====== SOURCE DATA ======

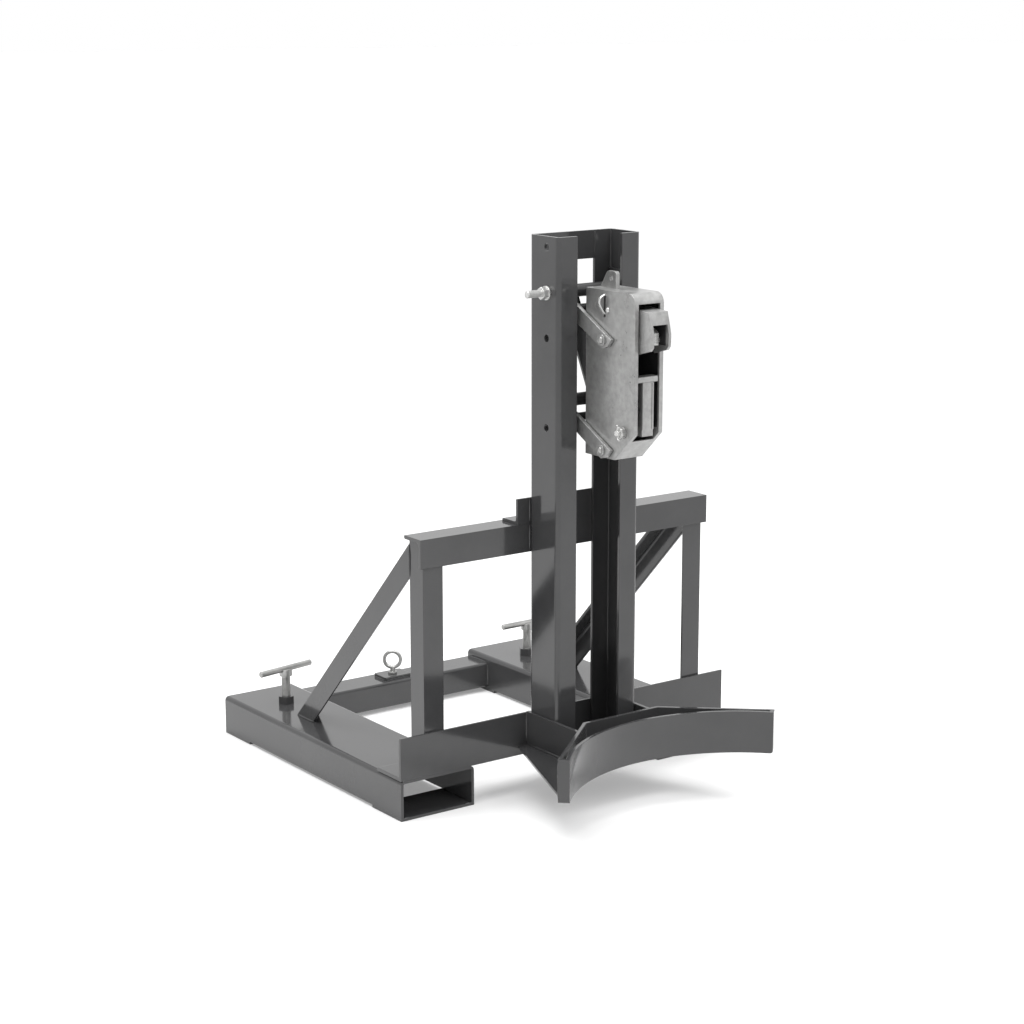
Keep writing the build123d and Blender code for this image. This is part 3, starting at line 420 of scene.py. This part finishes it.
WELDS = {
    "weld_pocket_front": (2.4, both([
        bead((pocket.x0 + 3, pocket.x1 - 3), crossbar.y1, pocket.z1 + 1),
        bead(upright.x0, (upright.y1 + 2, upright.y0 + 2), upright.z0 + 1),
        bead((upright.x1 - 3, upright.x0 + 5), upright.y0 + 5.5, upright.z0 + 1),
    ])),
    "weld_brace": (2.2, both([
        bead(brace.x0, (brace.y1 - 58, brace.y1 - 2), pocket.z1 + 1),
        bead((brace.x1 - 1, brace.x0 + 3), brace.y1 + 0.5, pocket.z1 + 1),
        bead(brace.x0 - 0.2, upright.y1, (brace.z1 - 57, brace.z1 - 3)),
    ])),
    "weld_upright_top": (2.0, both([
        bead(upright.x0, (upright.y0 + 4, upright.y1 - 2), upright.z1 - 1),
        bead(upright.x0 + 1, upright.y0, (upper_bar.z0 + 1, upright.z1 - 1)),
    ])),
    "weld_rear_bar": (2.2, both([
        bead(rear_bar.x0, rear_bar.y0, (rear_bar.z0 + 4, rear_bar.z1 - 4)),
        bead(rear_bar.x0, (rear_bar.y0 + 5, rear_bar.y1 - 6), rear_bar.z1 + 0.2),
    ])),
    "weld_mast_foot": (2.4, both([
        bead((channel.x0 + 3, channel.x1 - 3), channel.y0 - 0.5, channel.z0 + 0.5),
        bead(channel.x1, (channel.y0 + 4, channel.y0 + 22), channel.z0 + 0.5),
    ])),
    "weld_cheek": (2.2, both([
        bead(cheek.x0, (cheek.y1 - 150, cheek.y1 - 4), cheek.z0 + 1),
        bead(cheek.x0, cheek.y1 - 0.5, (cheek.z0 + 4, cheek.z1 - 3)),
    ])),
    "weld_mast_back": (2.0, both([
        bead(channel.x0 + 1, channel.y1 + 0.3, (upper_bar.z0 + 3, upper_bar.z1 - 3)),
        bead(channel.x0 + 1, channel.y1 + 0.3, (bracket.z0 + 3, bracket.z1 - 2)),
    ])),
    "weld_bracket": (2.0, [
        bead((bracket.x0 + 4, bracket.x1 - 4), bracket.y1 + 0.5, bracket.z0 + 0.5),
    ]),
    "weld_spacer": (1.8, both([
        bead(spacer.x0, spacer.y0, (spacer.z0 + 2, spacer.z1 - 2)),
    ])),
    "weld_tip": (1.6, both([
        bead(LIP_X, LIP_Y, (band.z0 + 2, band.z1 - 2)),
    ])),
    "weld_strap": (1.6, both([
        bead((strap.x0 + 5, strap.x0 + 19), strap.y0 + 0.5, strap.z1 - 0.5),
        bead((strap.x1 - 19, strap.x1 - 3), strap.y0 + 0.5, strap.z1 - 0.5),
    ])),
    "weld_eye_plate": (1.6, [
        bead((eye_plate.x0 + 3, eye_plate.x1 - 3), eye_plate.y0, eye_plate.z0 + 0.5),
        bead(eye_plate.x0, (eye_plate.y0 + 3, eye_plate.y1 - 3), eye_plate.z0 + 0.5),
        bead(eye_plate.x1, (eye_plate.y0 + 3, eye_plate.y1 - 3), eye_plate.z0 + 0.5),
    ]),
}
for weld_name, (weld_radius, weld_lines) in WELDS.items():
    add_piece(weld_mesh(weld_name, weld_lines, weld_radius), "frame", "frame_paint")


# Threads of the height bolt and the clamping screws

bolt = node_box("height_bolt")
bolt_thread = thread_mesh("bolt_thread", (bolt.x0 + 0.5, *axis_of(bolt)), (1, 0, 0),
                          length=26, radius=5.95, pitch=1.75)
add_piece(bolt_thread, "frame", "bolt_zinc", "zinc_painted_highlight")

spindle = node_box("screw_spindle_left")
for side_name, side in SIDES.items():
    foot_point = (-side * (spindle.x0 + spindle.x1) / 2, (spindle.y0 + spindle.y1) / 2, spindle.z0 + 6)
    screw_thread = thread_mesh("screw_thread_" + side_name, foot_point, (0, 0, 1),
                               length=54, radius=7.9, pitch=2.0)
    add_piece(screw_thread, "screw_" + side_name, "bolt_zinc")


# Release clip: a springy strip that bulges out of its slot in the head's left side plate.
# Its path is given outwards from the plate and down from the head's top.

head = node_box("head_shell")
clip_box = node_box("release_clip")
clip_y = (clip_box.y0 + clip_box.y1) / 2
CLIP_PATH = [(-4, 6), (1, 8), (9, 12), (12, 19), (8, 28), (3, 35), (-1, 39.5), (-4.2, 41)]
CLIP_SECTION = [(-1.4, -2.2), (-0.9, -2.7), (0.9, -2.7), (1.4, -2.2),
                (1.4, 2.2), (0.9, 2.7), (-0.9, 2.7), (-1.4, 2.2)]
clip_points = [(head.x0 - out, clip_y, head.z1 - down) for out, down in CLIP_PATH]
clip = add_piece(sweep_mesh("clip_strip", smoothed(clip_points), CLIP_SECTION),
                 "gripping_head", "bolt_zinc", "zinc_painted_highlight")
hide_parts("release_clip")


# Nut, threaded end and split pin that secure the lever's pin on the left.
# The split pin's path is given from the axis: outwards, forwards and up.

pin = node_box("lever_pin")
pin_y, pin_z = axis_of(pin)
lever_pin_nut = nut_mesh("lever_pin_nut", pin.x0, pin_y, pin_z, side=-1, flats=18, height=6.5)
end_points = [(pin.x0 - out, pin_y, pin_z) for out in (6, 10.6, 11.6)]
lever_pin_end = sweep_mesh("lever_pin_end", end_points, circle(5.4, 20))
for mesh in (lever_pin_nut, lever_pin_end):
    add_piece(mesh, "gripping_head", "bolt_zinc", "zinc_painted_highlight", smooth=False)

SPLIT_PATH = [(9, -3.5, 12), (9, 0, 14), (9, 1.5, 10), (9, 0, 6), (9, 0, -7),
              (9.5, 3, -10.5), (10.5, 7, -11.5)]
split_points = [(pin.x0 - out, pin_y - forwards, pin_z + rise) for out, forwards, rise in SPLIT_PATH]
add_piece(sweep_mesh("lever_split_pin", smoothed(split_points), circle(1.3, 10)),
          "gripping_head", "bolt_zinc", "zinc_painted_highlight")


# Rivet beside the release clip

clip_rivet = dome_mesh("clip_rivet", head.x0, clip_y - 9.5, head.z1 - 32.5,
                       radius=4.8, height=4.0, side=-1)
add_piece(clip_rivet, "gripping_head", "bolt_zinc", "zinc_painted_highlight")


# Painted shade: dark sheets inside the head and the beak that stand for the shade in them, and the
# raised edges of the lever

def mirrored(box):
    """A box on the left and its mirror image."""
    return [box, box._replace(x0=-box.x1, x1=-box.x0)]


beak = node_box("grip_beak")
lever = node_box("pressure_lever")
head_inside = node_box("beak_stop").x0
beak_inside = beak.x0 + 5
head_painted_shade = mirrored(Box(head_inside + 0.1, head_inside + 0.6,
                           head.y0 + 6, head.y1 - 13, head.z0 + 56, head.z1 - 21))
head_painted_shade.append(Box(head_inside + 0.6, -head_inside - 0.6,
                       head.y0 + 80, head.y0 + 80.5, head.z0 + 28, head.z1 - 103))
beak_painted_shade = mirrored(Box(beak_inside + 0.1, beak_inside + 0.5,
                           beak.y0 + 8, beak.y0 + 47, beak.z0 + 16, beak.z0 + 50.5))
beak_painted_shade.append(Box(beak_inside + 0.5, -beak_inside - 0.5,
                       beak.y0 + 46.6, beak.y0 + 47.1, beak.z0 + 19, beak.z0 + 50.5))
lever_ribs = mirrored(Box(-11.5, -8.7, lever.y0 - 1.4, lever.y0 + 0.1, lever.z0 + 17, lever.z1 - 10))
# The dark sheets in the head and the beak are painted shade, not parts of the lifter.
add_piece(box_mesh("head_painted_shade", head_painted_shade), "gripping_head", "black_steel", smooth=False)
add_piece(box_mesh("beak_painted_shade", beak_painted_shade), "beak", "black_steel", smooth=False)
add_piece(box_mesh("lever_ribs", lever_ribs), "lever", "zinc", smooth=False)


# Domed ends riveted over the pins. The lever's pin has its nut on the left.

DOMES = {
    "upper_pin_dome": ("upper_arm_pin", "upper_link", ("left", "right")),
    "lower_pin_dome": ("lower_arm_pin", "lower_link", ("left", "right")),
    "lever_pin_dome": ("lever_pin", "gripping_head", ("right",)),
}
for dome_name, (pin_name, dome_body, dome_sides) in DOMES.items():
    pin_box = node_box(pin_name)
    for side_name in dome_sides:
        side = SIDES[side_name]
        dome = dome_mesh(dome_name + "_" + side_name, side * pin_box.x1, *axis_of(pin_box),
                         radius=6.5, height=3.5, side=side)
        add_piece(dome, dome_body, "bolt_zinc")


# Floor

def make_floor():
    """Matt white floor that glows a little, so that it stays white to its far end."""
    reach = 60.0
    drop = 0.0005
    bm = bmesh.new()
    corners = ((-1, -1), (1, -1), (1, 1), (-1, 1))
    bm.faces.new([bm.verts.new((x * reach, y * reach, -drop)) for x, y in corners])
    mesh = bpy.data.meshes.new("floor")
    bm.to_mesh(mesh)
    bm.free()
    obj = bpy.data.objects.new("floor", mesh)
    bpy.context.scene.collection.objects.link(obj)
    material, tree, shader = new_material("floor_white")
    cloud = noise(tree, scale=0.6, detail=2.0)
    tree.links.new(two_tone(tree, cloud, grey(0.59), grey(0.61)), shader.inputs["Base Color"])
    shader.inputs["Roughness"].default_value = 0.9
    shader.inputs["Specular IOR Level"].default_value = 0.1
    shader.inputs["Emission Color"].default_value = (*grey(1.0), 1)
    shader.inputs["Emission Strength"].default_value = 0.26
    obj.data.materials.append(material)


make_floor()


# Light

def make_sky():
    """White surroundings that are slightly greyer overhead."""
    world = bpy.data.worlds.new("studio")
    bpy.context.scene.world = world
    world.use_nodes = True
    tree = world.node_tree
    coords = tree.nodes.new("ShaderNodeTexCoord")
    parts = tree.nodes.new("ShaderNodeSeparateXYZ")
    background = tree.nodes["Background"]
    tree.links.new(coords.outputs["Generated"], parts.inputs["Vector"])
    tone = two_tone(tree, parts.outputs["Z"], grey(1.0), grey(0.86), start=0.25, end=0.9)
    tree.links.new(tone, background.inputs["Color"])
    background.inputs["Strength"].default_value = 1.0


def add_light(name, kind, power):
    data = bpy.data.lights.new(name, kind)
    data.energy = power
    obj = bpy.data.objects.new(name, data)
    bpy.context.scene.collection.objects.link(obj)
    return obj


def soft_sun(name, power, angle, travel):
    """Wide distant light that shines along the given direction."""
    sun = add_light(name, "SUN", power)
    sun.data.angle = math.radians(angle)
    sun.rotation_euler = Vector(travel).to_track_quat("-Z", "Y").to_euler()


def softbox(name, power, size, location):
    """Square soft light that hangs over the object and shines down. Sizes and places are metres."""
    box = add_light(name, "AREA", power)
    box.data.size = size
    box.location = location
    box.visible_camera = False


make_sky()
softbox("top_box", power=110.0, size=2.8, location=(-0.25, 0.1, 3.0))
soft_sun("side_light", power=0.5, angle=30.0, travel=(0.65, -0.1, -1.6))
soft_sun("front_light", power=1.0, angle=24.0, travel=(-0.3, 1.0, -0.85))


# Camera, as solved from the photograph: where it stands, how it is turned, its focal length, and the
# photograph's optical centre in pixels

STAND = (-2373.0, -3120.0, 1354.0)
YAW = math.radians(35.54)
PITCH = math.radians(12.09)
ROLL = math.radians(-0.105)
FOCAL_PIXELS = 2312.0
CENTRE_X = 502.2
CENTRE_Y = 499.0
FRAME_PIXELS = 1024.0
SENSOR_WIDTH = 36.0

scene = bpy.context.scene
scene.view_settings.view_transform = "Standard"
scene.view_settings.look = "None"

camera_data = bpy.data.cameras.new("camera")
camera_data.sensor_width = SENSOR_WIDTH
camera_data.lens = SENSOR_WIDTH * FOCAL_PIXELS / FRAME_PIXELS
camera_data.shift_x = (FRAME_PIXELS / 2 - CENTRE_X) / FRAME_PIXELS
camera_data.shift_y = (CENTRE_Y - FRAME_PIXELS / 2) / FRAME_PIXELS
camera_data.clip_end = 100.0
camera = bpy.data.objects.new("camera", camera_data)
scene.collection.objects.link(camera)

view = Vector((math.sin(YAW) * math.cos(PITCH), math.cos(YAW) * math.cos(PITCH), -math.sin(PITCH)))
right = Vector((math.cos(YAW), -math.sin(YAW), 0.0))
up = right.cross(view)
right_rolled = right * math.cos(ROLL) + up * math.sin(ROLL)
up_rolled = up * math.cos(ROLL) - right * math.sin(ROLL)
turn = Matrix((right_rolled, up_rolled, -view)).transposed().to_4x4()
camera.matrix_world = Matrix.Translation(place(*STAND)) @ turn
scene.camera = camera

======

▶ **TO BE DONE**
Check each line above for the string "image" and show the ones that have it.

▶ **EXERCISE OUTPUT**
Keep writing the build123d and Blender code for this image. This is part 3, starting at line 420 of scene.py. This part finishes it.
    """A box on the left and its mirror image."""